— start —
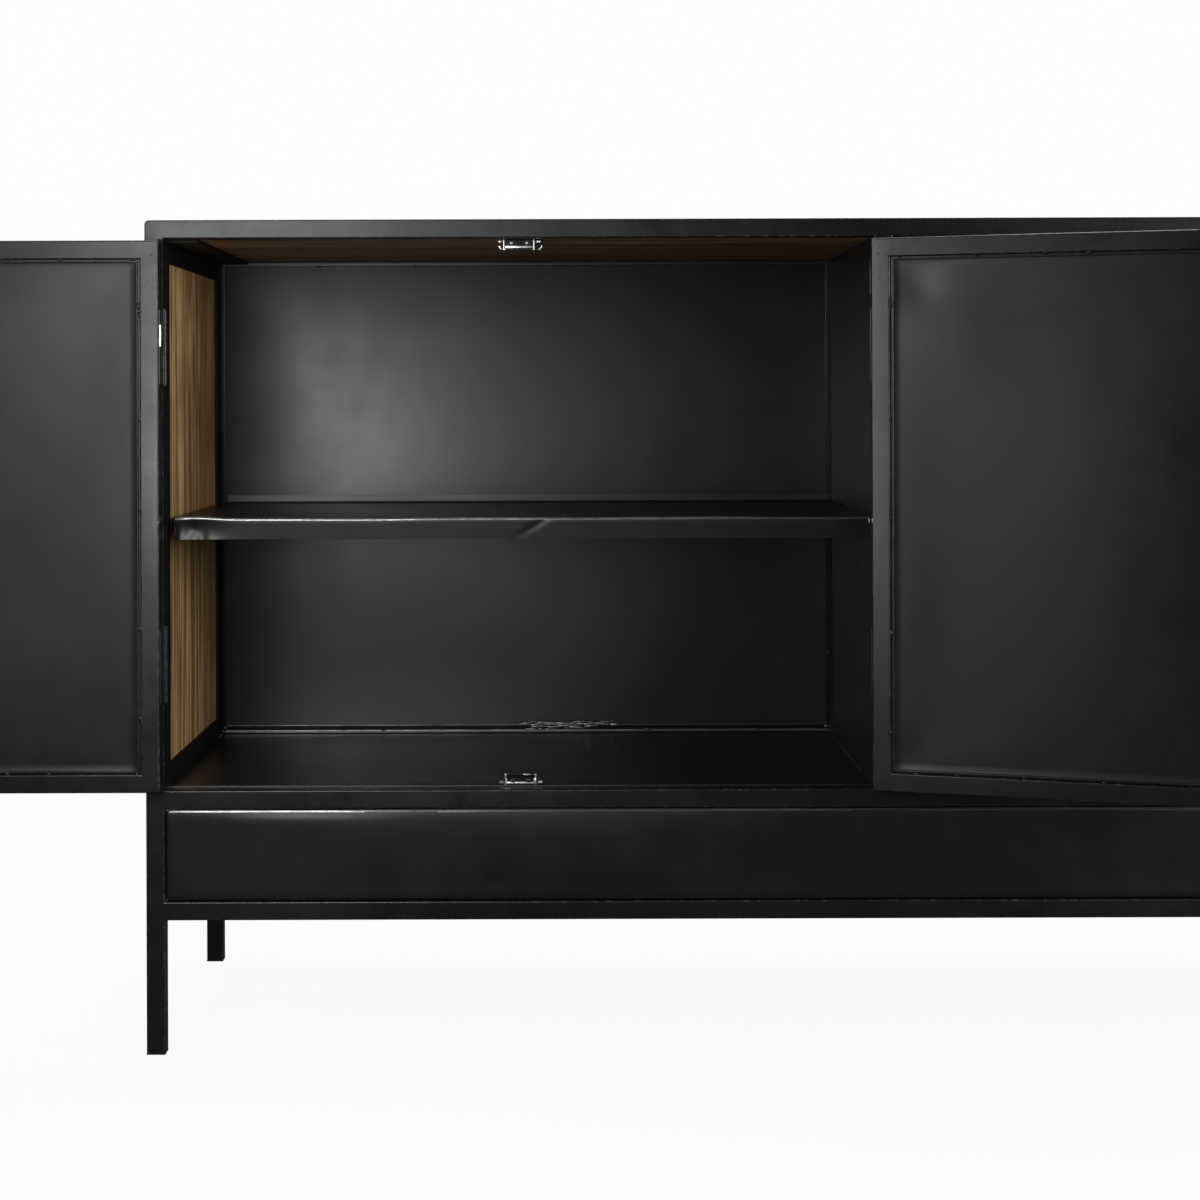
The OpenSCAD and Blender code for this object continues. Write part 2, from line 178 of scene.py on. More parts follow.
def painted_steel(
    name, dark=0.005, light=0.010, gloss=0.34, shine=0.5, worn=0.0, tint=0.05, spread=0.03, dull=None
):
    """Blackened steel under a thin satin lacquer: cloudy, faintly brushed, worn where asked.

    spread is how much its gloss varies. dull(s) gives the share of the surface
    that takes painted shade: a duller, less shiny lacquer standing in for shade.
    """
    s = Shader(name)
    clouds = s.noise(3.2, 5.0, 0.6, distortion=0.4)
    mottle = s.noise(24.0, 6.0, 0.65)
    brushed_up = s.noise(1.0, 3.0, 0.6, s.stretched(420, 420, 5))
    brushed_along = s.noise(1.0, 3.0, 0.6, s.stretched(5, 420, 420))
    brushed = s.math("MAXIMUM", brushed_up, brushed_along)
    grain = s.noise(1400.0, 2.0, 0.5)
    patina = s.math("ADD", s.product(clouds, 0.6), s.product(mottle, 0.4))
    base = s.blend(s.remap(patina, 0.35, 0.65, 0, 1), grey(dark, tint), grey(light, tint))
    if worn:
        chips = s.remap(s.noise(140.0, 5.0, 0.7), 0.50, 0.66, 0, worn)
        base = s.blend(chips, base, grey(0.16))
    cloudy = s.math("ADD", patina, s.product(brushed, 0.15))
    rough = s.remap(cloudy, 0.46, 0.72, gloss - spread, gloss + spread)
    level = shine
    # painted shade: where dull(s) is high the lacquer reflects less and is rougher
    if dull:
        share = dull(s)
        level = s.math("SUBTRACT", shine, s.product(share, shine * 0.85))
        rough = s.math("ADD", rough, s.product(share, 0.12))
    fine = s.bump(grain, 0.02 * MM)
    lines = s.bump(brushed, 0.02 * MM, normal=fine)
    s.set(Base_Color=base, Roughness=rough, Normal=s.bump(mottle, 0.10 * MM, normal=lines))
    s.set(Metallic=0.0, Specular_IOR_Level=level, IOR=1.5)
    return s.material


def painted_edge_shade(s):
    """Share of the back panel's painted shade: most by its welded left, right and top edges."""
    x, _, z = s.xyz()
    waver = s.math("SUBTRACT", s.product(s.noise(6.0, 3.0, 0.5), 0.10), 0.05)
    out = s.math("ADD", s.away(x), waver)
    up = s.math("ADD", z, waver)
    beside = s.remap(out, INNER_X - 0.15, INNER_X, 0, 0.75)
    above = s.remap(up, TOP_RAIL_Z - 0.22, TOP_RAIL_Z, 0, 0.62)
    return s.math("MAXIMUM", beside, above)


def painted_hinge_side_shade(s):
    """Share of a door sheet's painted shade: some at middle height on its hinge side."""
    middle_z = 0.56
    x, _, z = s.xyz()
    near = 0.0
    for pin in PIN.values():
        near = s.math("MAXIMUM", s.remap(s.away(x, pin.x), 0.02, 0.16, 1, 0), near)
    return s.product(near, s.remap(s.away(z, middle_z), 0.05, 0.30, 0.36, 0.08))


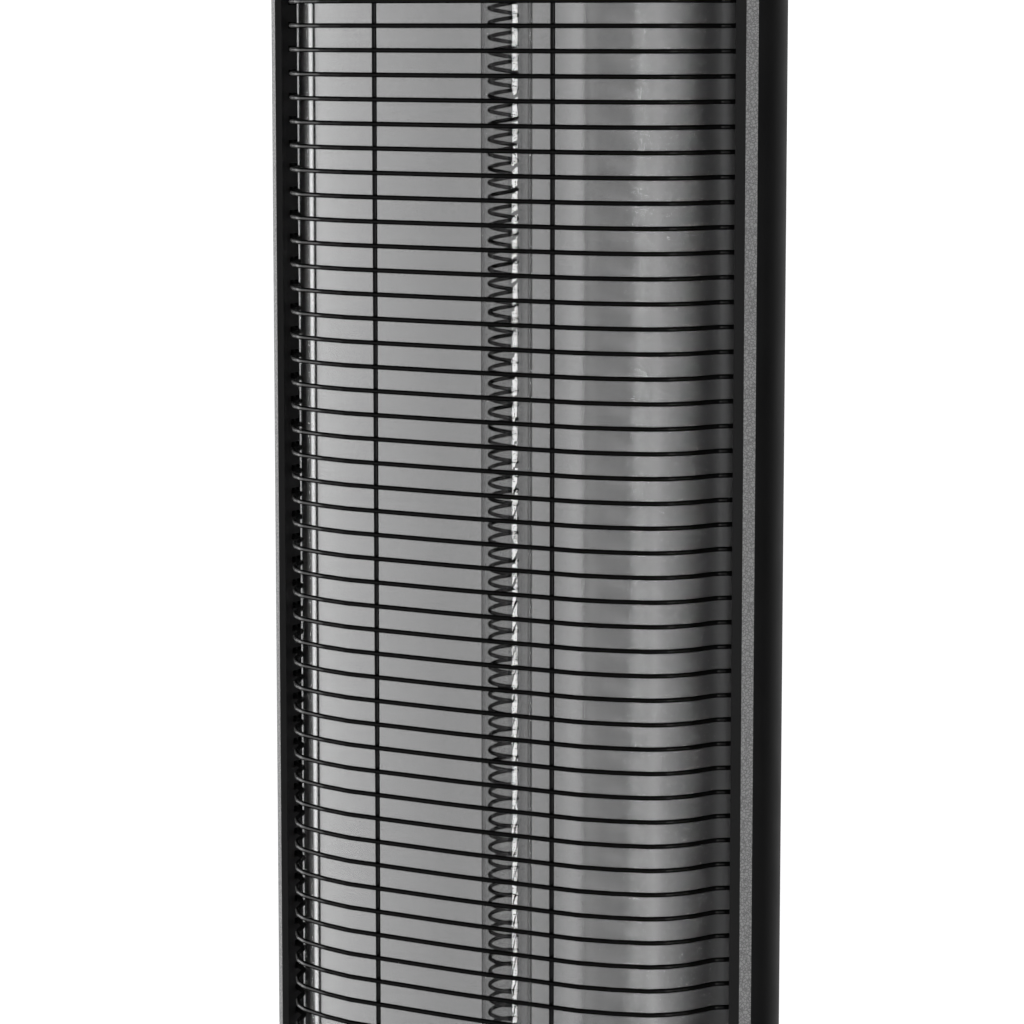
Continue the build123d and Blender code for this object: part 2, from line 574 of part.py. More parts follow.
— end —
- Task brief
Would you write down every record again, exactly?

- Result of the task
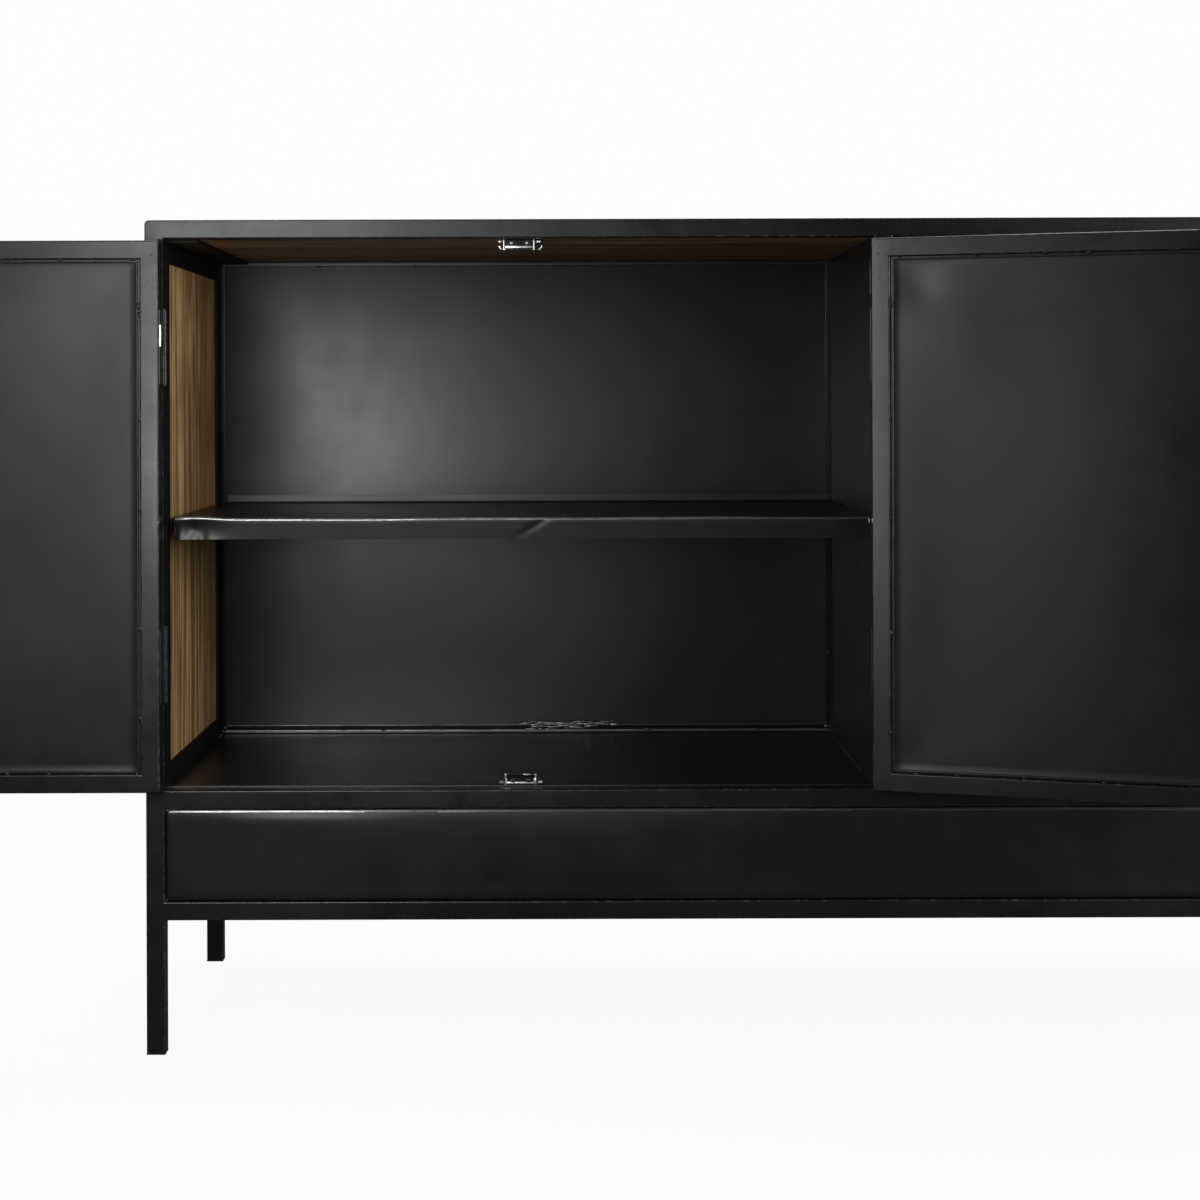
The OpenSCAD and Blender code for this object continues. Write part 2, from line 178 of scene.py on. More parts follow.
def painted_steel(
    name, dark=0.005, light=0.010, gloss=0.34, shine=0.5, worn=0.0, tint=0.05, spread=0.03, dull=None
):
    """Blackened steel under a thin satin lacquer: cloudy, faintly brushed, worn where asked.

    spread is how much its gloss varies. dull(s) gives the share of the surface
    that takes painted shade: a duller, less shiny lacquer standing in for shade.
    """
    s = Shader(name)
    clouds = s.noise(3.2, 5.0, 0.6, distortion=0.4)
    mottle = s.noise(24.0, 6.0, 0.65)
    brushed_up = s.noise(1.0, 3.0, 0.6, s.stretched(420, 420, 5))
    brushed_along = s.noise(1.0, 3.0, 0.6, s.stretched(5, 420, 420))
    brushed = s.math("MAXIMUM", brushed_up, brushed_along)
    grain = s.noise(1400.0, 2.0, 0.5)
    patina = s.math("ADD", s.product(clouds, 0.6), s.product(mottle, 0.4))
    base = s.blend(s.remap(patina, 0.35, 0.65, 0, 1), grey(dark, tint), grey(light, tint))
    if worn:
        chips = s.remap(s.noise(140.0, 5.0, 0.7), 0.50, 0.66, 0, worn)
        base = s.blend(chips, base, grey(0.16))
    cloudy = s.math("ADD", patina, s.product(brushed, 0.15))
    rough = s.remap(cloudy, 0.46, 0.72, gloss - spread, gloss + spread)
    level = shine
    # painted shade: where dull(s) is high the lacquer reflects less and is rougher
    if dull:
        share = dull(s)
        level = s.math("SUBTRACT", shine, s.product(share, shine * 0.85))
        rough = s.math("ADD", rough, s.product(share, 0.12))
    fine = s.bump(grain, 0.02 * MM)
    lines = s.bump(brushed, 0.02 * MM, normal=fine)
    s.set(Base_Color=base, Roughness=rough, Normal=s.bump(mottle, 0.10 * MM, normal=lines))
    s.set(Metallic=0.0, Specular_IOR_Level=level, IOR=1.5)
    return s.material


def painted_edge_shade(s):
    """Share of the back panel's painted shade: most by its welded left, right and top edges."""
    x, _, z = s.xyz()
    waver = s.math("SUBTRACT", s.product(s.noise(6.0, 3.0, 0.5), 0.10), 0.05)
    out = s.math("ADD", s.away(x), waver)
    up = s.math("ADD", z, waver)
    beside = s.remap(out, INNER_X - 0.15, INNER_X, 0, 0.75)
    above = s.remap(up, TOP_RAIL_Z - 0.22, TOP_RAIL_Z, 0, 0.62)
    return s.math("MAXIMUM", beside, above)


def painted_hinge_side_shade(s):
    """Share of a door sheet's painted shade: some at middle height on its hinge side."""
    middle_z = 0.56
    x, _, z = s.xyz()
    near = 0.0
    for pin in PIN.values():
        near = s.math("MAXIMUM", s.remap(s.away(x, pin.x), 0.02, 0.16, 1, 0), near)
    return s.product(near, s.remap(s.away(z, middle_z), 0.05, 0.30, 0.36, 0.08))


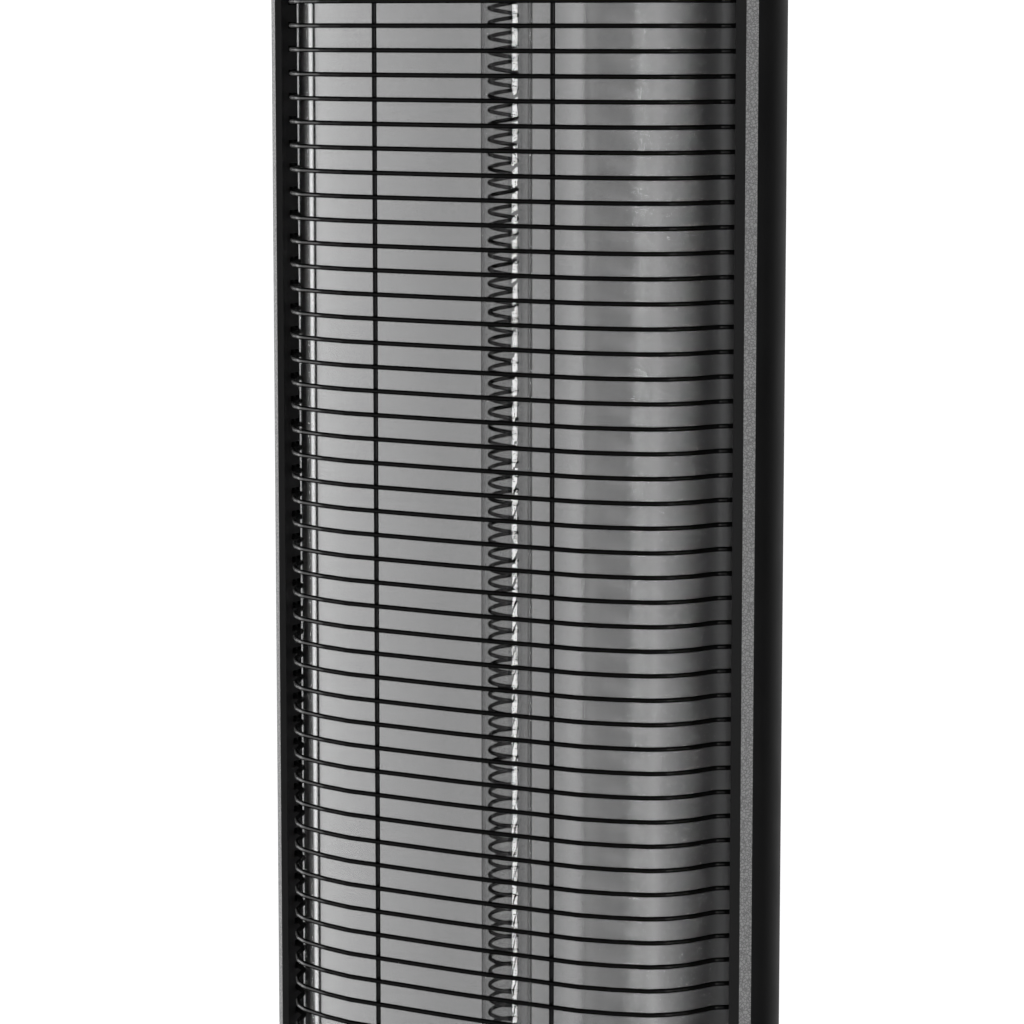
Continue the build123d and Blender code for this object: part 2, from line 574 of part.py. More parts follow.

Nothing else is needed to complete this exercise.